Ciezka sprawa, dylemat...
Warto wraz ze składanym zeznaniem zawiadomić urząd skarbowy o przekazaniu PIT-11 przez pracodawcę bez pieczątek i podpisów. Przecież Ty nie masz wpływu na pracodawcę, nie będziesz bucowi leniwemu, utradniającemu komuś życie płacił za wydanie obowiązkowych dokumentów.
http://pit.wieszjak.pl/faq/69548,Co-zrobic-jezeli-pracodawca-nie-przekazal-pracownikowi-PIT11.html
Czyli mają potwierdzenie że wysłali. Wynika z tego że poszło też do US a brak pieczątki i podpisu to niedopatrzenie.
Rozliczasz normalnie podając dane do rozliczenia rocznego z tego co masz podane w pit 11.
wert --> Mi nie chodzi o brak pieczatki i podpisu. Nie podpisywalem z nimi umowy to z jakiej racji mam to uwzgledniac w dochodach skoro zaplacili mi na czarno?
Umowy mogli z Tobą nie podpisywać ale podatek mogli odprowadzić - po co by wysyłali PIT?
Pracowałeś na czarno i pita Ci przysłali? Nie kumam tego. Pracodawcy polscy, pożal się boże złodziejska blać!
mirencjum --> wszystko wyjasnione jest w pierwszym poscie. Wystawili umowe i wszystkie kwity w ksiegowosci. Po moim odejsciu wyslali umowe do podpisu poczta - rzekomo - ale ja jej nie odeslalem bo nie przyszla.
Tez tak uwazam jak Ty, typowy cwaniaczek. I co teraz zrobic?
Wystawili umowe i wszystkie kwity w ksiegowosci.
....i tak szachraje, jak nie teraz to w przyszłości. Gildia Biznes Center Club, job jego mać!
Moze napisac w polu uwagi w formularzu PIT 11, ze nie podpisywalem z ta firma umowy a mimo to otrzymalem poczta informacje o odprowadzonym podatku?
Mają potwierdzenie że Ci wysłali.
Technicznie rzecz biorąc - pracowałeś - dostałeś PIT - rozliczasz się.
Jeśli oni wysłali do US Twoją deklaracje PIT-11 a Ty tego nie zrobisz to Ty odpowiadasz.
Twoim obowiązkiem jest rozliczyć się z uzyskanych dochodów.
Niekoniecznie musi być cwaniak - może mieć bajzel w papierach -a to jest dość częste.
PIT-11 jest informacja dla Ciebie - co to da że wpiszesz tam cokolwiek - np kocham Zosię?
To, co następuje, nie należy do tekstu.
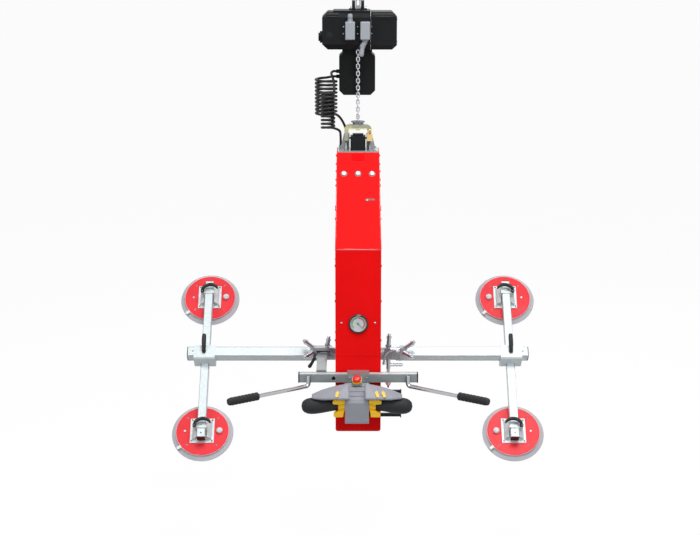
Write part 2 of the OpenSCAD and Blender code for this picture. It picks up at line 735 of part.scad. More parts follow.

wert --> to jesli wysla przypadkowej osobie z ulicy PIT 11 to tez ma sie obowiazek rozliczac z tego? Zastanow sie. Ja tam formalnie nie pracowalem. Oszukali mnie. Nie maja dowodow w postaci umowy. Wiec o jakim obowiazku Ty mowisz?
Nie ma znaczenia czy Ci wysłali czy nie tylko czy pobierałeś wynagrodzenie czy nie.
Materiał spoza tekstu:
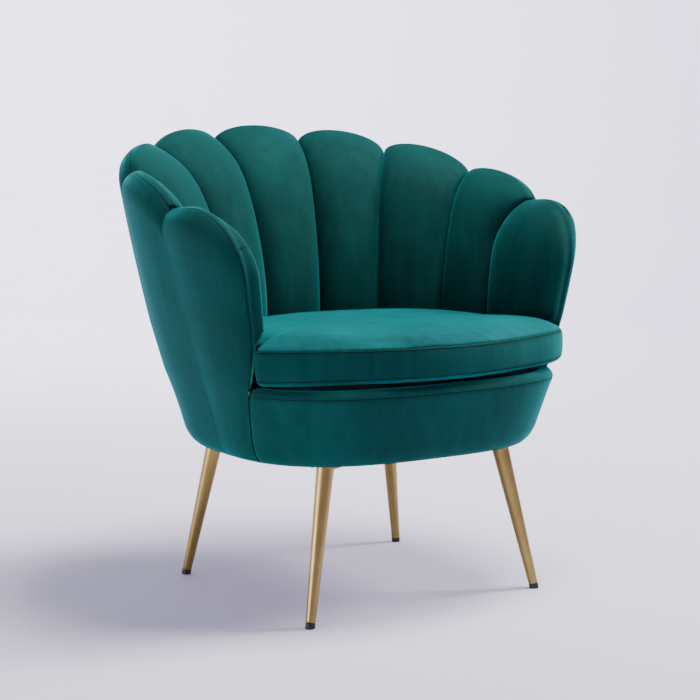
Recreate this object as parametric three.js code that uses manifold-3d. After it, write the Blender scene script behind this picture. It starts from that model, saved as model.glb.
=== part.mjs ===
// Scallop back chair: a padded tub with nine upright channels, a loose seat cushion and four splayed legs.
// Millimetres, +Z up, front toward -Y. A bearing is an angle about the body's upright axis, from the back
// toward +X.
import * as THREE from "three";
import { mergeVertices } from "three/addons/utils/BufferGeometryUtils.js";
import Module from "manifold-3d";

const degree = Math.PI / 180;

// Body outline at belt height, and how far it flares to the crest and draws in to the base
const baseHeight = 248.8;
const beltHeight = 372;
const crestHeight = 780;
const beltHalfWidth = 312;
const beltHalfBack = 297.5;
const beltHalfFront = 259;
const sideFlare = 114.6;
const backFlare = 90;
const frontFlare = 40.9;
const taperShare = 0.49;
const taperDepth = 48.2;
const baseRollDepth = 17.3;
const baseRollHeight = 32.3;
const squareHeight = 450;
const squarePower = 2.84;
const crestPower = 2.06;

// Channels: crest and valley heights and their bearings, from the middle of the back outward
const peakHeights = [780, 770.5, 741, 700, 650];
const valleyHeights = [747.5, 728, 692.5, 645];
const grooveBearings = [14, 39.4, 63.3, 87].map((angle) => angle * degree);
const armGrooveLean = 5 * degree;
const valleyDipBearing = 9 * degree;
const seatTopRise = 81;
const channelFootGap = 0.7;
const seatHalfWidth = 303;
const seatHalfBack = 236;
const seatHalfFront = 650;
const seatPower = 1.85;
const crownDepth = 27;
const armCrownWidth = 140;
const crownPower = 2.4;
const crownRoundness = 0.6;
const leanShare = 0.62;
const leanPower = 1.8;
const rollPower = 12;
const armRollLength = 190;

// Front edge of the arms: its bearing at the foot and at the arm, and the round top corner
const footFrontBearing = 110 * degree;
const armFrontBearing = 116.4 * degree;
const frontTurnStart = 270;
const frontTurnEnd = 470;
const armCornerRadius = 105;
const frontRollFade = 70;

// Roll of the padding over the top edge: how far in the crest lies, and how far down the roll starts
const sideRollDepth = 40;
const backRollDepth = 22.5;
const frontRollDepth = 9;
const rollHeight = 45;
const seamDrop = 2.85;
const seamGap = 0.5;
const facingWidth = 22;
const facingTopHeight = 590;
const facingFootHeight = 444;

// Layers from the outside in, and the gaps between pieces that touch
const touchGap = 0.3;
const channelGap = 0.25;
const coverThickness = 3;
const shellGap = 1;
const underGap = 0.8;
const hiddenGap = 2.4;
const boardThickness = 7;
const boardGap = 0.8;
const ringGap = 1.4;
const boardMargin = 24;
const padThickness = 6.2;
const railPadOverlap = 0.4;

// Front rail
const railRollDepth = 16;
const railRollHeight = 14;
const railInnerInset = 29;
const railBoardThickness = 18;
const railBoardLap = 40;

// Frame rings, posts, webbing and deck
const ringThickness = 18.4;
const seatRingDrop = 27;
const baseRingWidth = 86;
const seatRingWidth = 92;
const postSize = 38;
const strapWidth = 50;
const strapThickness = 1.5;
const strapSpacing = 108;
const strapLap = 17;
const strapCount = 3;
const deckPadThickness = 10.8;
const deckCoverThickness = 1.2;
const deckSideGap = 1.2;
const deckFrontGap = 6;
const dustCoverThickness = 0.8;
const dustCoverInset = 4;

// Seat cushion, its zip at the back and its foam
const cushionHalfWidth = 264;
const cushionHalfBack = 200;
const cushionFrontRadius = 408;
const cushionFrontReach = 267.4;
const earStartBearing = 114.6 * degree;
const earEndBearing = 117.8 * degree;
const cushionSeamRise = 11;
const cushionBorderHeight = 52;
const cushionCrown = 20;
const borderBulge = 4;
const lowerRounding = 9;
const cushionSkin = 2.5;
const cushionClearance = 5;
const cushionLift = 10;
const zipHalfAngle = 19 * degree;
const zipSliderAngle = 17 * degree;
const zipSlotHeight = 11;
const zipTapeThickness = 1.4;
const zipSliderThickness = 2.7;
const zipSliderHeight = 9;
const zipSliderLength = 12;
const zipStudRadius = 1.2;
const zipStudLength = 1.6;
const zipPullWidth = 5.5;
const zipPullLength = 20;
const zipPullThickness = 0.8;

// Legs: where each meets the floor and where its axis passes the plate
const frontFootX = 223.5;
const frontFootY = -183.4;
const backFootX = 223.5;
const backFootY = 225.6;
const frontTopX = 172;
const frontTopY = -148.4;
const backTopX = 178.5;
const backTopY = 191.4;
const legTopRadius = 14.3;
const legFootRadius = 7.75;
const legWall = 1.5;
const capRadius = 8;
const capLength = 9;
const plugLength = 14;
const plateSize = 54;
const plateThickness = 3;
const frontPlateShift = 8;
const backPlateShift = 20;
const screwSpacing = 18.4;
const screwRadius = 2;
const screwHoleRadius = 2.6;
const screwHeadRadius = 3.6;
const screwHeadHeight = 2.4;
const screwGrip = 14;

// Where the roll of the padding is stepped: drops below the top edge, outside, inside and behind the arms
const rollDrops = [7.1, 13.9];
const armRollDrops = [0, 1.5, 6, 15, 29, 50];
const armHiddenDrops = [32, 40, 50];
const railRollAngles = [0, 40 * degree, 68 * degree];

// Shares of a height, a crown or a size at which its rows and rings lie
const bodyRowShares = [0, 0.03, 0.1, 0.22, 0.4, 0.65, 1];
const sideRowShares = [0, 0.28, 0.62, 1];
const riseShares = [1, 0.992, 0.965, 0.91, 0.82, 0.67, 0.46, 0.22, 0];
const lowerShares = [0.06, 0.15, 0.3, 0.48, 0.68, 0.85, 1];
const crownInsetShares = [0.7, 2.4, 5.5];
const crownRiseShares = [0.32, 0.7, 0.93];
const seamMiddleShare = 0.25;
const lowerSkinShare = 0.6;
const upperSkinShare = 0.3;
const screwCrownShare = 0.6;
const crossSpacingShare = 0.86;
const crossShiftShare = 0.18;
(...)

Pytanie co to była za praca - jeśli nie ma możliwości udowodnienia Ci że tam pracowałeś - np podpisy na liście płac itp?
Możesz jeszcze sprawdzić w ZUS czy były odprowadzone składki. Albo po prostu zadzwonić do firmy i zapytać co jest grane. Na pewno dla Ciebie bezpieczniej będzie wykazać ten dochód - musisz coś dopłacać?
W każdym razie - jeśli oni mają odprowadzony podatek za Ciebie a Ty tego nie rozliczysz i Cię znajdą to bekniesz.
Groznie brzmisz. Przejalem sie. Dzieki.
Generalnie mam zwrot podatku od US wiec jesli tego nie rozlicze to urzad jest do przodu, ale znajac polskie prawo pewnie i w takiej sytuacji bym beknal :) chyba to uwzglednie, martwi mnie tylko ten brak pieczatki i podpisu.
dzieki wszystkim za pomoc.
Formalnie u nich nie pracowałeś, więc skąd ten PIT? Najlepiej idź do urzędu skarbowego i sie zapytaj w informacji. Skoro nie podpisywałeś z nimi żadnej umowy, to dla nich nie pracowałeś, to proste. Ale warto to wyjaśnić.